Details of the fall of the King of the North. The Lord will be at the north of the land (Zebulon and Naphtali) where He will have just destroyed the Beast at Megiddo (Rev. 16:16; 19:19-20). The Jews there "have seen a great light" (Isa. 9:1-2). The King of the North will return from the land of Egypt "with great fury to exterminate, and utterly to destroy many" (Dan. 11:44). The remainder of the faithful remnant in Jerusalem will flee, but will be trapped at the Mount of Olives. Just at dusk, the Lord will plant His feet "upon the Mount of Olives" - the very place He ascended from - fulfilling Acts 1:11-12. The whole region will become light. The Mount of Olives will split in half, and separate, creating a valley running east to west (Zech. 14:4). The remnant will flee into that valley, all the way to Azal (Zech. 14:5) reaching safety. The Lord will reveal Himself to the Jews at this time.
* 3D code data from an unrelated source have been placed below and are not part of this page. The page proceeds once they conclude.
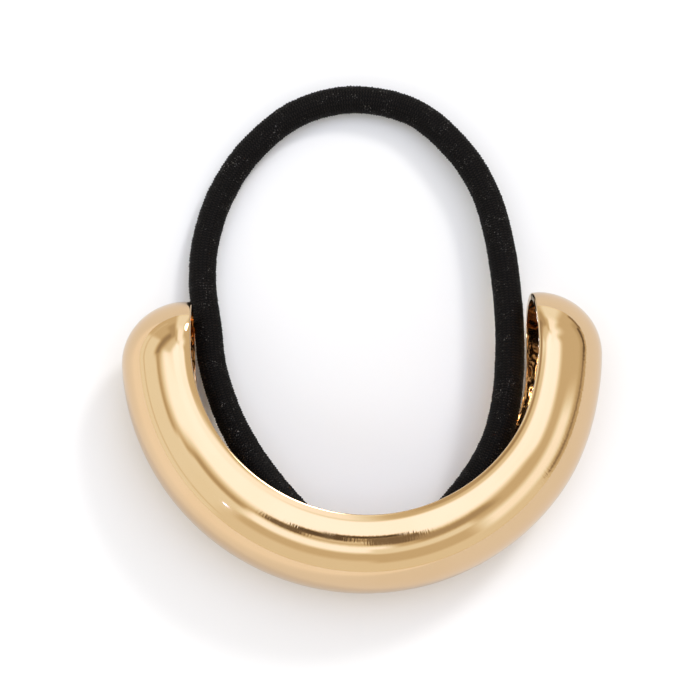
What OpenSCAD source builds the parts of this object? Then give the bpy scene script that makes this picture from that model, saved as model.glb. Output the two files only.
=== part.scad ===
// Hair tie: a gold half-tube cuff with an elastic loop held in its channel.
// Millimetres. The origin is the middle of the cuff's arc, on the surface that it lies on.
// +Z points up, along the ponytail, and the open side of the cuff faces +Y.

/* [Cuff] */
// Radius from the middle of the ponytail to the rim
rim_r = 24; // [23.8:0.1:26]
// Outer radius of the half tube
tube_r = 8.8; // [8.4:0.1:9.6]
// How far outside the rim the middle of the tube runs
tube_set = 1; // [0.6:0.1:1.6]
// Wall of the half tube
wall = 1; // [0.6:0.1:1.4]
// Angle from the middle of the cuff to where each end starts to close
end_angle = 87; // [85:0.5:88]

/* [Holder] */
// Diameter of the post that the elastic passes behind
post_d = 1.8; // [1.2:0.1:2.4]
// Gap between the post and the elastic
post_gap = 0.2; // [0.1:0.05:0.5]

/* [Elastic] */
// Thickness of the elastic
elastic_d = 4; // [3.2:0.1:4.2]

/* [Hidden] */
$fn = 96;
gold = "#D8AE74";
black = "#141315";

// The tube's middle line: its radius and its height over the surface
axis_r = rim_r + tube_set;
mid_z = tube_r;

// How far the cutters reach past what they cut
reach = 2;

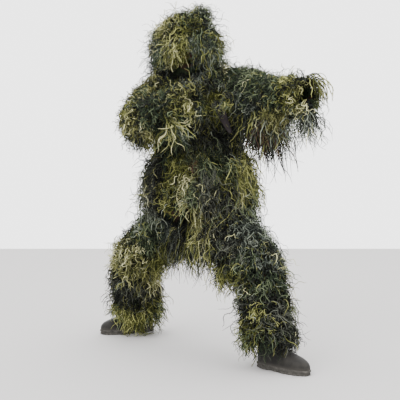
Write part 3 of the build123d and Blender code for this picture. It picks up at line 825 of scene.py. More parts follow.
def yarn_piece(name, parts):
    """One object from several batches of strands, (paths, thickness, shades, kinds)."""
    verts, quads, flats, owners, values = [], [], [], [], []
    offset, strands = 0, 0
    for paths, thickness, shades, _ in parts:
        count, rings, _ = paths.shape
        some_verts, some_quads, flat = strand_arrays(paths, thickness)
        verts.append(some_verts)
        quads.append(some_quads + offset)
        flats.append(flat.reshape(-1, 2))
        owners.append(np.repeat(np.arange(count) + strands, flat.shape[1] * 4))
        # painted shade along each strand: dark at the root, near the cloth, and lighter towards the tip
        painted_shade_along_strand = np.interp(np.linspace(0, 1, rings), [0, 0.45, 1], [-0.5, 0.0, 0.2])
        tone_and_painted_shade = shades[:, None, None] + painted_shade_along_strand[None, :, None] + np.zeros((1, 1, STRAND_SIDES))
        values.append(tone_and_painted_shade.ravel())
        offset += len(some_verts)
        strands += count
    quads, flats, owners = np.concatenate(quads), np.concatenate(flats), np.concatenate(owners)
    kinds = np.concatenate([part[3] for part in parts])
    piece = mesh_object(name, np.concatenate(verts), quads, yarn_materials, kinds[owners[::4]])
    tone_and_painted_shade = piece.data.attributes.new("tone_and_painted_shade", "FLOAT", "POINT")
    tone_and_painted_shade.data.foreach_set("value", np.concatenate(values).astype(np.float32))
    grid = math.ceil(math.sqrt(strands))
    cell = np.stack([owners % grid, owners // grid], -1)
    bake = piece.data.uv_layers.new(name="OFBake")
    bake.data.foreach_set("uv", ((cell + 0.08 + 0.84 * flats) / grid).astype(np.float32).ravel())
    strand = piece.data.uv_layers.new(name="strand")
    strand.data.foreach_set("uv", (flats * (12, 1)).astype(np.float32).ravel())
    return piece


def comb_ways(outs, spread):
    """The way each clump is combed along the cloth: mostly down."""
    down = np.array((0, 0, -1.0)) + rng.normal(0, spread, outs.shape)
    return unit(down - outs * (down * outs).sum(1, keepdims=True))


def add_undercoat():
    """Short dark kinky yarn all over the net, which hides the cloth."""
    dark, green = FAMILY_ORDER.index("dark"), FAMILY_ORDER.index("green")
    for region, piece in cloths.items():
        ties = surface_points(piece, UNDERCOAT_PER_MM2)
        ties = ties[distance(ties)[0] > BURIED]
        _, outs = distance(ties)
        combs = comb_ways(outs, 0.9)
        kinds = np.where(rng.random(len(ties)) < 0.45, family_of(ties), dark)
        kinds = np.where(rng.random(len(ties)) < 0.15, green, kinds)
        add_yarn(
            ties, outs, combs, np.full(len(ties), region), kinds, np.ones(len(ties), int),
            np.where(over_face(ties), 0.03, 0.07), np.full(len(ties), 0.02), np.full(len(ties), 0.6),
            spread=0.004, curl=0.006, wander=0.34, rings=8, thick=1.3, shades=(0.1, 0.5),
        )


def add_overcoat():
    """The clumps of long yarn."""
    ties, regions = spread_clumps(CLUMP_SPACING)
    _, outs = distance(ties + rng.normal(0, 0.001, ties.shape))
    count = len(ties)
    per = rng.integers(int(CLUMP_STRANDS * 0.7), int(CLUMP_STRANDS * 1.3), count)
    lengths = rng.uniform(0.07, 0.155, count)
    layers = rng.uniform(0.018, 0.055, count)
    arm = np.array(["sleeve" in region or "forearm" in region for region in regions])
    lengths = np.where(arm, lengths * 0.72, lengths)
    beside_waist = (np.abs(ties[:, 0] - jacket_x) > 0.12) & (ties[:, 2] > 0.85) & (ties[:, 2] < 1.2)
    flat = (arm & (ties[:, 0] < 0)) | (beside_waist & ~arm)
    layers = np.where(flat, layers * 0.5, layers)
    on_hood = regions == "hood"
    above = np.clip((ties[:, 2] - hood_middle[2]) / hood_radius, 0, 1)
    layers = np.where(on_hood, 0.05 - above * 0.038, layers)
    lengths = np.where(on_hood, 0.15 - 0.02 * above, lengths)
    fringe = on_hood & (outs[:, 1] < -0.1)
    lengths = np.where(fringe, np.clip(ties[:, 2] - neck[2] - 0.02, 0.03, lengths), lengths)
    before_cuff = (np.abs(ties[:, 0] - wrist["left"][0] + 0.04) < 0.03) & (outs[:, 2] < 0.4)
    lengths = np.where(before_cuff & arm, 0.045, lengths)
    weight = rng.uniform(0.3, 1.0, count)
    kinds = family_of(ties)
    # painted shadow under the chin: front ties at the collar and just below it get dark yarn that lies
    # flatter
    near_neck = (ties[:, 2] > neck[2] - 0.07) & (np.abs(ties[:, 0] - neck[0]) < 0.1)
    below_face = (regions == "jacket") & near_neck
    painted_shadow_under_chin = ((regions == "collar") | below_face) & (outs[:, 1] < -0.1)
    kinds = np.where(painted_shadow_under_chin, FAMILY_ORDER.index("dark"), kinds)
    layers = np.where(painted_shadow_under_chin, layers * 0.4, layers)
    combs = np.where(on_hood[:, None], comb_ways(outs, 0.25), comb_ways(outs, 0.6))
    add_yarn(ties, outs, combs, regions, kinds, per, lengths, layers, weight)


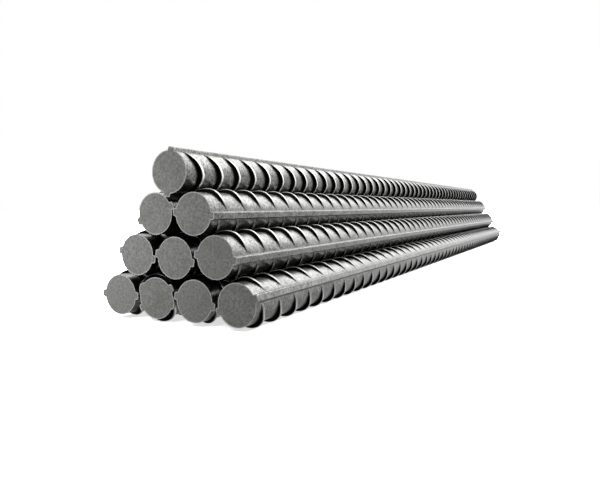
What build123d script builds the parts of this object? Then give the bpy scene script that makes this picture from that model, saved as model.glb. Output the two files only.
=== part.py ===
import os
from math import atan2, cos, degrees, hypot, radians, sin, sqrt

from build123d import *

# Ten ribbed reinforcing bars, stacked in rows of four, three, two and one. The bars lie along Y, the rows
# are level, and Z = 0 is the floor that the bottom row lies on. Each bar above it lies in the groove
# between two bars below. Lengths are in millimetres, angles in degrees, and a section is drawn as it is
# seen from the -Y end, with X to the right and Z up.

# Rolled section of a bar of nominal size 28: a round core, a longitudinal rib along each side, and
# crescent ribs across the two flanks between them, highest at mid flank and run out beside the
# longitudinal ribs. Neighbours bear on the crests of the crescents, so between the plain ends the solid
# goes out to the surface that those crests lie in.
core_diameter = 27.2
crest_height = 2.6
crest_run_out_angle = 10
long_rib_height = 2.1
long_rib_top_width = 4.0
long_rib_root_width = 5.2
long_rib_corner_radius = 0.6

# A cut length, and the plain stretch between each cut face and the nearest crescent
bar_length = 1000.0
plain_end_length = 6.0

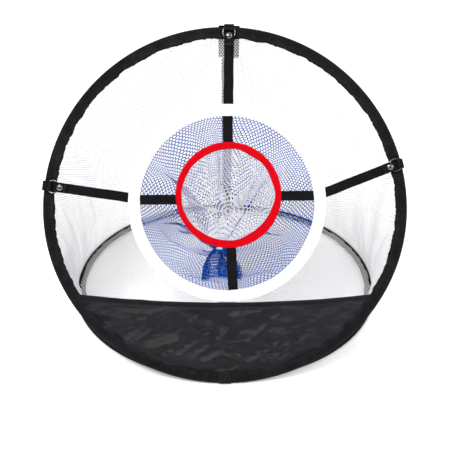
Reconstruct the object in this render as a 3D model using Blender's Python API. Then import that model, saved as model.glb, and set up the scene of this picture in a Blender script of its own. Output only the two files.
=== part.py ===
"""Golf chipping net: a pop-up practice target.

Two sprung wire hoops in sewn binding are joined at the bottom front. One lies on the ground and the
other leans back above it. A net tent runs between them, with a floor net below. Straps hang a white
ring with a blue pocket in the leaning hoop, and a red ring with a white pocket in the white ring.

Units are metres and +Z is up. +Y runs from the front of the object to its back. The origin is on
the ground, under the middle of the object's bounding box.
"""
import math

import bmesh
import bpy
from mathutils import Vector

# ---- Driving dimensions -------------------------------------------------------------------------
HOOP_R = 0.260              # outer radius of both hoops, over the binding
HOOP_LOWER_R = 0.2486       # the leaning hoop is flattened below its middle to this
LEAN = math.radians(28.9)   # how far the front hoop leans back from upright
BASE_CENTRE_Y = 0.0046      # middle of the ground hoop
FRONT_SEAT_Y = -0.2600      # where the front hoop's wire stands over the ground
FRONT_SEAT_LIFT = 0.0005    # raises the leaning hoop so that its binding's lower corner clears the ground
HOOP_SIDES = 64

WHITE_RING_R = 0.1415
WHITE_RING_X = 0.003
WHITE_RING_RISE = 0.0086    # its centre above the front hoop's centre
WHITE_RING_SIDES = 48
RED_RING_R = 0.0757
RED_RING_X = 0.005
RED_RING_RISE = 0.020
RED_RING_SIDES = 40

GAP = 0.0004                # clearance kept between neighbouring solids
NET_THICKNESS = 0.0010
PANEL_THICKNESS = 0.0006
STRAP_THICKNESS = 0.0010
STRAP_HALF_WIDTH = 0.0070
NET_TO_BINDING = 0.0012
NET_FOOT_HEIGHT = 0.0024    # the tent's lower edge, above the ground hoop's middle plane

HEM_HEIGHT = 0.1153         # hem's top edge above the front hoop's lowest point, at the middle
HEM_RISE = 0.0105           # how much higher the hem's top edge is at HEM_RISE_X
HEM_RISE_X = 0.199
HEM_WIDTH = 0.011

BLUE_DEPTH = 0.140          # how far the blue pocket reaches behind its ring
BLUE_DROP = 0.055           # how far its closed end hangs down
WHITE_POCKET_DEPTH = 0.085
WHITE_POCKET_DROP = 0.018

O_RING_R = 0.0087           # to the middle of its wire
O_RING_WIRE_R = 0.0009
O_RING_HEIGHT = 0.0057      # its centre, in front of the hoop's middle plane
STRAP_FOLD = 0.0010         # where the strap folds back, from the O-ring's centre
TAB_FOLD = 0.0020           # where the tab folds back, outwards from that centre
STRAP_RISE = 0.0038         # the strap's lower layer, in front of the hoop's middle plane
STUD_CAP_R = 0.0045
STUD_CAP_HEIGHT = 0.0018
STUD_BACK_R = 0.0040
STUD_BACK_HEIGHT = 0.0012
ANCHOR_THICKNESS = 0.0009   # patch that lies under the top tab
PATCH_TAIL = 0.038          # how far that patch runs down the tent

# Where each clip holds the hoop, and where its strap meets the white ring, as angles in the hoop's
# plane, counted from the right-hand side.
OUTER_STRAPS = {"top": (88.7, 89.2), "left": (172.6, 176.8), "right": (14.5, 6.1)}
# Each O-ring's centre, in from the hoop's outer edge, and its press stud's centre beyond that.
CLIPS = {"top": (0.0090, 0.0052), "left": (0.0137, 0.0103), "right": (0.0099, 0.0085)}
# Where each inner strap meets the white ring and the red ring.
INNER_STRAPS = {"top": (89.5, 90.8), "left": (178.0, 185.4), "right": (4.7, -1.1), "bottom": (273.8, 272.7)}


class Sleeve:
    """Cross-section of a folded binding tape round a hoop's wire, and of what it holds."""

    def __init__(self, width, wall, cavity, slot, wire_r, ferrule_inner, ferrule_outer):
        self.width = width
        self.wall = wall
        self.cavity = cavity
        self.slot = slot
        self.wire_r = wire_r
        self.ferrule_inner = ferrule_inner
        self.ferrule_outer = ferrule_outer
        self.half = cavity + wall
        self.leg = slot + wall

    def profile(self):
        """Outline as (inset from the outer edge, height above the middle plane)."""
        corner = 0.47 * self.half
        bulb_end = 2 * self.half - corner
        knee = 2 * self.half + 0.0007
        inner_knee = knee - 0.0005
        upper = [(self.width, self.leg), (knee, self.leg), (bulb_end, self.half),
                 (corner, self.half), (0.0, self.half - corner)]
        lower = [(inset, -height) for inset, height in reversed(upper)]
        inner_lower = [(self.width, -self.slot), (inner_knee, -self.slot),
                       (bulb_end + 0.0002, -self.cavity), (self.wall, -self.cavity)]
        inner_upper = [(inset, -height) for inset, height in reversed(inner_lower)]
        return upper + lower + inner_lower + inner_upper


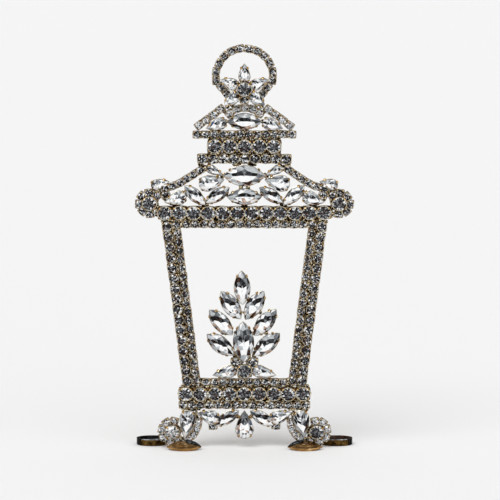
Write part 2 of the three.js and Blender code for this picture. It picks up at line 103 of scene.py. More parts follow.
def spun_brass(name, dark, middle, light, grain, roughness):
    """Thin brass sheet drawn into cups, tarnished where fingers and polish don't reach.

    Clouds of tarnish, as wide as the grain in millimetres, go from brown to warm gold. On the cups, the boats'
    grooves and the ovals' outer ends the dark tones are painted shade, and on the rims and the ovals' lip the
    light tones are a painted highlight. Scuffs break up the shine, drawn 0.3 mm wide, coarser than real ones,
    so that they show.
    """
    tones = [(0.34, dark), (0.5, middle), (0.66, light)]
    material, _, place, colour = clouded(name, grain, {"Detail": 4.0, "Roughness": 0.65}, tones)
    scuffs = node(material, "ShaderNodeTexNoise", {"Scale": 1 / 0.3 / MM, "Detail": 2.0}, Vector=place)
    worn = {"To Min": roughness - 0.1, "To Max": roughness + 0.15}
    rough = node(material, "ShaderNodeMapRange", worn, Value=scuffs)
    skin = node(material, "ShaderNodeBump", {"Strength": 0.25, "Distance": 0.00004}, Height=scuffs)
    node(material, "Principled BSDF", {"Metallic": 1.0}, Base_Color=colour, Roughness=rough, Normal=skin)
    return material


back_brass = spun_brass("brass_cup_back_dull", "#5d4a2a", "#846b41", "#ad9262", 2.6, 0.42)
# The cups show in the gaps between the stones; their dark tone, near black, is painted shade in those gaps,
# over clouds of tarnish.
cup_brass_painted_shade = spun_brass("brass_cup_tarnish_and_painted_shade", "#080604", "#3e301c", "#cdb080", 0.9, 0.34)
# The rolled rims are tinted nearly white: a painted highlight over polished brass.
rim_brass_painted_highlight = spun_brass("brass_rim_polished_painted_highlight", "#a09276", "#e4d9c2", "#faf5e8", 1.6, 0.24)
claw_brass = spun_brass("brass_claw_burnished", "#33200a", "#b78f50", "#f8e9c0", 0.8, 0.22)


def cut_glass(name, shade, streak):
    """Lead glass, cut and polished, over a silvered foil back.

    Each facet's colour is a painted reflection, one flash of the foil as the facet would show it: nearly one
    tone, with soft streaks about a millimetre wide, under a hard gloss. The gloss is weak, because the light
    goes on into the stone.
    """
    tones = [(0.42, shade), (0.62, streak)]
    material, _, _, colour = clouded(name, 1.1, {"Detail": 2.0, "Distortion": 0.6}, tones)
    node(material, "Principled BSDF", {"Roughness": 0.06, "Specular IOR Level": 0.1}, Base_Color=colour)
    return material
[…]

The Lord will encamp around His "house" (Zech. 9:8), and cover Jerusalem with His "wings" (Isa. 34:5). He will refuse to let the "exactor" pass through a second time. The King of the North will "plant the tents of his palace" - his temporary military base - “between the [Mediterranean] sea and the mountain of holy beauty [Zion]" (Dan. 11:45). The King of the North will "stand up against the Prince of princes" in battle (Dan. 8:25). By the sound of His voice, the Lord will "break the Assyrian" in the mountains below the city (Isa. 14:24-25). The Lord will then drive the King of the North "afar off" into a desert place, with his back to the Mediterranean and his front to the Dead Sea (Joel 2:20). The Lord will consume them with a fire that kills "both soul and body". Their bodies will collapse "as when a sick man faints" (Isa. 10:18). By morning, the vast army will be destroyed (Isa. 17:14). The entire ordeal will be over in one day (Isa. 10:17-18). The Lord will cast the King of the North into the lake of fire (Isa. 30:33).